Queste differenze soggettive tra Forza Nuova e Casapound vengono riutilizzate all’interno del più largo contesto politico per scopi differenti. Così, alle pratiche e ai discorsi razzisti e fascisti “del nuovo millennio” viene concessa una visibilità enorme sui giornali e in televisione, secondo l’idea performativa e per niente naturale, che rappresentino la “pancia del Paese”. Azioni di gruppi sparuti, news completamente fake e dichiarazioni quasi demenziali assumono uno statuto di verità che spesso e volentieri rischia di incendiare intere praterie nel nome della paura e dell’odio razziale. In questo contesto, le principali forze politiche sembrano aver scelto una strategia miope e pericolosissima: rincorrere a destra sui temi della sicurezza, dell’immigrazione e dell’universalità dei diritti. Non si capisce perché, a lungo termine, la copia (si chiami essa Pd o M5S) dovrebbe essere preferita all’originale (sia questo guidato da Di Stefano o Salvini, o magari da entrambi). E comunque, quando un esponente di un partito che formalmente sarebbe di centro-sinistra esclama che qualcuno «vuole ideologicamente salvare tutte le vite umane, ma noi non possiamo permettercelo», davvero viene da chiedersi se nella post-modernità in cui viviamo il fascismo abbia bisogno delle divise dei balilla o non possa tranquillamente mascherare il suo disprezzo per la vita umana sotto la giacca e cravatta dei parlamentari della Repubblica.

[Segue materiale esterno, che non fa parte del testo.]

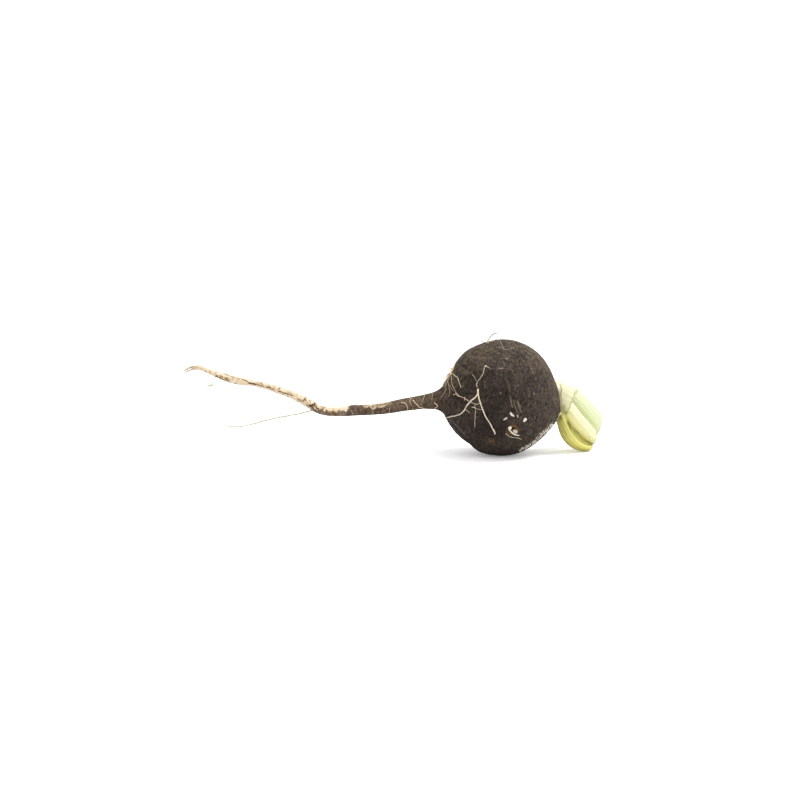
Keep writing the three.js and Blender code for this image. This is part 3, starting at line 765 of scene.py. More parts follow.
PATCHES = {  # along, around, radius in millimetres, strength
    "ochre": [
        (17, -15, 8.0, 0.7), (13, -22, 6.0, 0.55), (21, -30, 6.0, 0.5), (24, -44, 6.0, 0.3),
        (6.8, -108, 2.6, 1.0), (-2, -12, 8.0, 0.35), (-21, -37, 7.0, 0.8), (-28, -58, 6.0, 0.5),
        (6, 60, 10, 0.6), (-17, -16, 9.0, 0.9), (24, -6, 8.0, 0.9), (38, -30, 5.0, 0.7),
        (-6, -46, 6.0, 0.5), (-24, -66, 5.0, 0.45), (16, -140, 5.0, 0.4), (-22, -98, 4.0, 0.35),
        (-12, 140, 9, 0.4),
    ],
    # dark: real dark blotches, and broad patches that are painted shade over the middle and lower part of
    # the globe's near face (around -88 to -124)
    "dark": [
        (8, 95, 20, 0.4), (-10, 150, 16, 0.4), (-1, -40, 3.0, 0.6), (19, -58, 4.5, 0.55),
        (12, -111, 3.6, 0.6), (-4, -118, 3.2, 0.6), (34, -84, 5.0, 0.4), (17, -92, 5.0, 0.4),
        (20, -104, 12, 0.55), (14, -120, 11, 0.6), (25, -124, 10, 0.45), (13, -88, 15, 0.45),
        (14.8, -87, 7, 0.65), (25, -76, 6, 0.4), (11, -66, 6, 0.4), (22, 40, 8, 0.5),
        (0, 120, 9, 0.5), (27, -60, 8.5, 0.42), (36, -78, 7, 0.4), (-8, -64, 8, 0.35),
    ],
    "olive": [
        (4, -66, 6.5, 0.75), (-15, -80, 6.0, 0.6), (-6, -90, 5.0, 0.5), (9, -37, 3.0, 0.5),
        (31, -62, 4.0, 0.45), (24, -106, 4.0, 0.3), (-14, -20, 5.0, 0.7), (-10, 60, 9, 0.7),
        (20, 90, 8, 0.6), (50, -30, 7.0, 0.9), (60, -30, 8.0, 0.9), (70, -30, 7.0, 0.9),
        (78, -24, 6.0, 0.8), (64, 120, 8.0, 0.7),
    ],
}
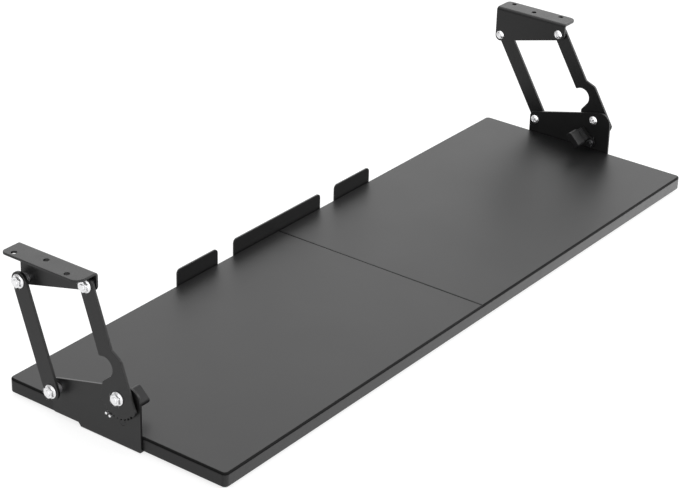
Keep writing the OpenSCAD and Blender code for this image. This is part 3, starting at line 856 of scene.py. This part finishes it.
def photo_camera():
    """The photograph's viewpoint, with its roll."""
    azimuth, elevation = VIEW_AZIMUTH, VIEW_ELEVATION
    back = Vector((
        math.sin(azimuth) * math.cos(elevation), -math.cos(azimuth) * math.cos(elevation), math.sin(elevation)
    ))
    right = (-back).cross(Vector((0, 0, 1))).normalized()
    up = right.cross(-back)
    rolled_right = right * math.cos(VIEW_ROLL) + up * math.sin(VIEW_ROLL)
    rolled_up = up * math.cos(VIEW_ROLL) - right * math.sin(VIEW_ROLL)
    data = bpy.data.cameras.new("Camera")
    data.sensor_width = SENSOR
    data.lens = FOCAL_PIXELS / IMAGE_WIDTH * SENSOR
    camera = bpy.data.objects.new("Camera", data)
    bpy.context.scene.collection.objects.link(camera)
    camera.rotation_mode = "QUATERNION"
    camera.rotation_quaternion = Matrix((rolled_right, rolled_up, back)).transposed().to_quaternion()
    camera.location = VIEW_TARGET + back * VIEW_DISTANCE
    bpy.context.scene.camera = camera


class TRAY_OT_stage(bpy.types.Operator):
    """Sets up the floor, the light and the camera."""

    bl_idname = "tray.stage"
    bl_label = "Stage"

    def execute(self, context):
        bpy.context.scene.view_settings.view_transform = "Standard"
        white_world()
        pale_floor()
        soft_box()
        photo_camera()
        return {"FINISHED"}


STEPS = (
    TRAY_OT_boards, TRAY_OT_rear_stop, TRAY_OT_brackets, TRAY_OT_links, TRAY_OT_bolts, TRAY_OT_screws,
    TRAY_OT_levers, TRAY_OT_stage,
)


class TRAY_PT_panel(bpy.types.Panel):
    """Lists the steps that make the tray."""

    bl_label = "Keyboard tray"
    bl_idname = "TRAY_PT_panel"
    bl_space_type = "VIEW_3D"
    bl_region_type = "UI"
    bl_category = "Tray"

    def draw(self, context):
        for step in STEPS:
            self.layout.operator(step.bl_idname)
        for group in (context.scene.tray_sizes, context.scene.tray_finishes):
            box = self.layout.box()
            for key in group.__annotations__:
                box.prop(group, key)


CLASSES = (TraySizes, TrayFinishes, *STEPS, TRAY_PT_panel)


def register():
    for kind in CLASSES:
        bpy.utils.register_class(kind)
    bpy.types.Scene.tray_sizes = bpy.props.PointerProperty(type=TraySizes)
    bpy.types.Scene.tray_finishes = bpy.props.PointerProperty(type=TrayFinishes)


def unregister():
    del bpy.types.Scene.tray_finishes
    del bpy.types.Scene.tray_sizes
    for kind in reversed(CLASSES):
        bpy.utils.unregister_class(kind)


def main():
    register()
    for step in STEPS:
        group, name = step.bl_idname.split(".")
        getattr(getattr(bpy.ops, group), name)()


if __name__ == "__main__":
    main()
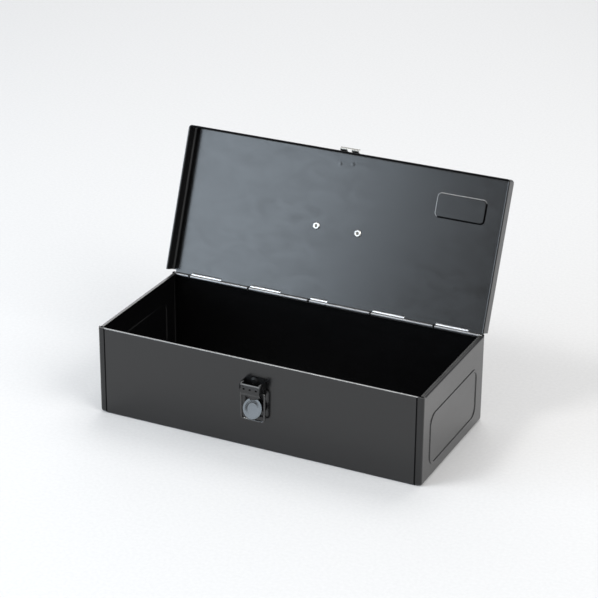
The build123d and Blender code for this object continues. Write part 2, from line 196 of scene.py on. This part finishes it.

Casapound, insomma, svolge la funzione di contribuire a spostare sempre più a destra il dibattito pubblico e le posizioni dei diversi partiti, alimentando un clima di razzismo diffuso, che a cascata produce richieste di maggiore sicurezza, limitazione dei diritti civili e politici, repressione delle forme di dissenso. Ovviamente, non è tutta farina del suo sacco e non è certo l’unico attore in campo, anzi. Non giriamoci intorno: forme di governamentalità post-democratiche e autoritarie costituiscono un obiettivo centrale per le forze neoliberali e i gruppi finanziari. È sempre più evidente come sull’avanzata dell’estrema destra in tutta Europa abbiano scommesso importanti quote di capitale (europeo, russo, transnazionale).

Nella post-modernità, l’esercizio del potere preferisce nascondersi piuttosto che mostrarsi, uccidere con una modificazione millesimale degli indici borsistici ma non ferire con il manganello, aprire le porte alla barbarie ma non trasgredire il politically correct. Ecco allora che mentre il Partito Democratico approva un decreto legge che vieta le immagini di Mussolini sugli accendini, a Tiburtino III acconsente a concedere ai fascisti una seduta straordinaria su temi privi di fondamento, nel consiglio comunale di Bolzano strizza l’occhiolino a Casapound, a Ostra commemora le spie nazifasciste e, più semplicemente, la dà vinta a tutta l’estrema destra finendo per non riconoscere nemmeno un diritto sacrosanto come lo Ius Soli. Parallelamente, mentre Virginia Raggi si schiera contro la marcia su Roma, Di Maio sdogana il tema dell’accettabilità della morte di alcune vite minori, lancia la campagna contro le ONG e afferma che il diritto ad avere la cittadinanza nel luogo di nascita sia solo uno «strumento di propaganda».

È in questo gioco delle parti che bisogna interpretare il divieto della “marcia su Roma” e, in generale, il più duro trattamento politico e poliziesco riservato a Forza Nuova: servono a mantenere in scena la farsa dell’arco di forze politiche democratiche che rifiuta il fascismo e lo blocca sulla porta. Peccato che quello, intanto, stia entrando dalla finestra.

Oltre ad amputare il dito, occorre far tramontare la luna.